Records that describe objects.
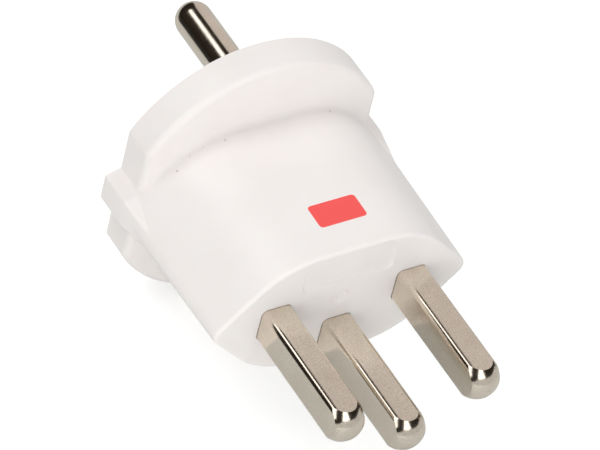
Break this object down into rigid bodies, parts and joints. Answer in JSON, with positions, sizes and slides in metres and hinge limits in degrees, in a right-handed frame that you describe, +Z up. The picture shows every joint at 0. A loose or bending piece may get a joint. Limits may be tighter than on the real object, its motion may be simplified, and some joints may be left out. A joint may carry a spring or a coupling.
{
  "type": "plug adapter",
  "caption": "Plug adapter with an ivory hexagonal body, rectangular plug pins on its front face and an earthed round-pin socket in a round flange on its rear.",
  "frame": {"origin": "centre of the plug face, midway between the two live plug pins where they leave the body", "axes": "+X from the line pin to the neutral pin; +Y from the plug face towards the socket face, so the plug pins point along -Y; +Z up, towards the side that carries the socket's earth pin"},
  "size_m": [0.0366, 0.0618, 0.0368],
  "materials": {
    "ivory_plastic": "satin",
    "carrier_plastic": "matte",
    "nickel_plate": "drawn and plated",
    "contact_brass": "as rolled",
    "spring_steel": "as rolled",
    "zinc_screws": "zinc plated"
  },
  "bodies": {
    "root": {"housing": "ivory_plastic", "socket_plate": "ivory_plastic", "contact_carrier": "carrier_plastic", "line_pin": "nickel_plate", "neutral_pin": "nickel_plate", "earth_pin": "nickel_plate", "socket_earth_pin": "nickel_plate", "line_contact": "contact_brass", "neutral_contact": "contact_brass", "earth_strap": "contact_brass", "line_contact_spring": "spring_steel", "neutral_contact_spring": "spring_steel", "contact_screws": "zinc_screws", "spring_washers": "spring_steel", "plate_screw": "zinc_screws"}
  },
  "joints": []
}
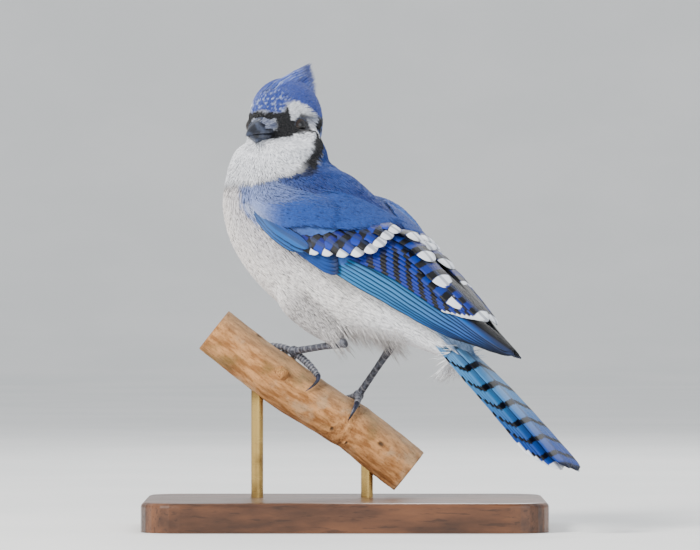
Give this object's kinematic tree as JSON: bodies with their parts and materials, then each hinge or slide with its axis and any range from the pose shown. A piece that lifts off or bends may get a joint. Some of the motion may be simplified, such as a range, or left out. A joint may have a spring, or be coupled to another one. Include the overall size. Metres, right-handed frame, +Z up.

Exercise task. Each line above must be reproduced exactly as it stands.

The solution.
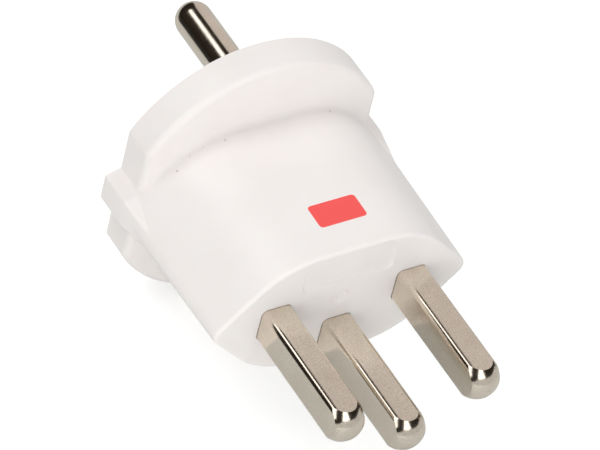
Break this object down into rigid bodies, parts and joints. Answer in JSON, with positions, sizes and slides in metres and hinge limits in degrees, in a right-handed frame that you describe, +Z up. The picture shows every joint at 0. A loose or bending piece may get a joint. Limits may be tighter than on the real object, its motion may be simplified, and some joints may be left out. A joint may carry a spring or a coupling.
{
  "type": "plug adapter",
  "caption": "Plug adapter with an ivory hexagonal body, rectangular plug pins on its front face and an earthed round-pin socket in a round flange on its rear.",
  "frame": {"origin": "centre of the plug face, midway between the two live plug pins where they leave the body", "axes": "+X from the line pin to the neutral pin; +Y from the plug face towards the socket face, so the plug pins point along -Y; +Z up, towards the side that carries the socket's earth pin"},
  "size_m": [0.0366, 0.0618, 0.0368],
  "materials": {
    "ivory_plastic": "satin",
    "carrier_plastic": "matte",
    "nickel_plate": "drawn and plated",
    "contact_brass": "as rolled",
    "spring_steel": "as rolled",
    "zinc_screws": "zinc plated"
  },
  "bodies": {
    "root": {"housing": "ivory_plastic", "socket_plate": "ivory_plastic", "contact_carrier": "carrier_plastic", "line_pin": "nickel_plate", "neutral_pin": "nickel_plate", "earth_pin": "nickel_plate", "socket_earth_pin": "nickel_plate", "line_contact": "contact_brass", "neutral_contact": "contact_brass", "earth_strap": "contact_brass", "line_contact_spring": "spring_steel", "neutral_contact_spring": "spring_steel", "contact_screws": "zinc_screws", "spring_washers": "spring_steel", "plate_screw": "zinc_screws"}
  },
  "joints": []
}
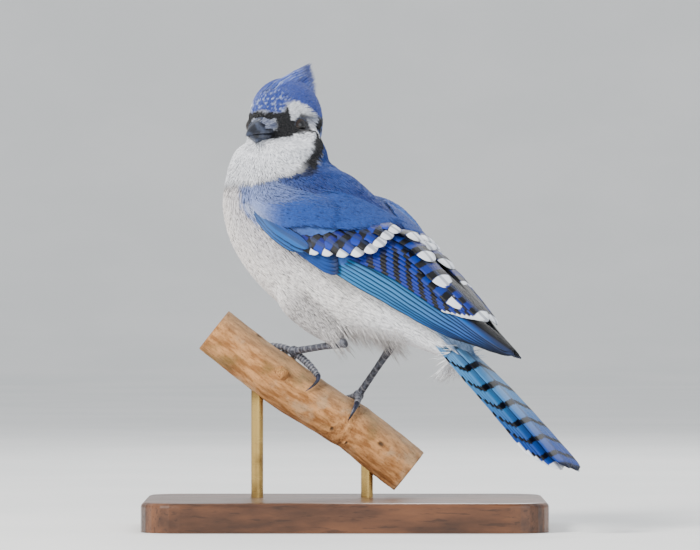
Give this object's kinematic tree as JSON: bodies with their parts and materials, then each hinge or slide with its axis and any range from the pose shown. A piece that lifts off or bends may get a joint. Some of the motion may be simplified, such as a range, or left out. A joint may have a spring, or be coupled to another one. Include the overall size. Metres, right-handed frame, +Z up.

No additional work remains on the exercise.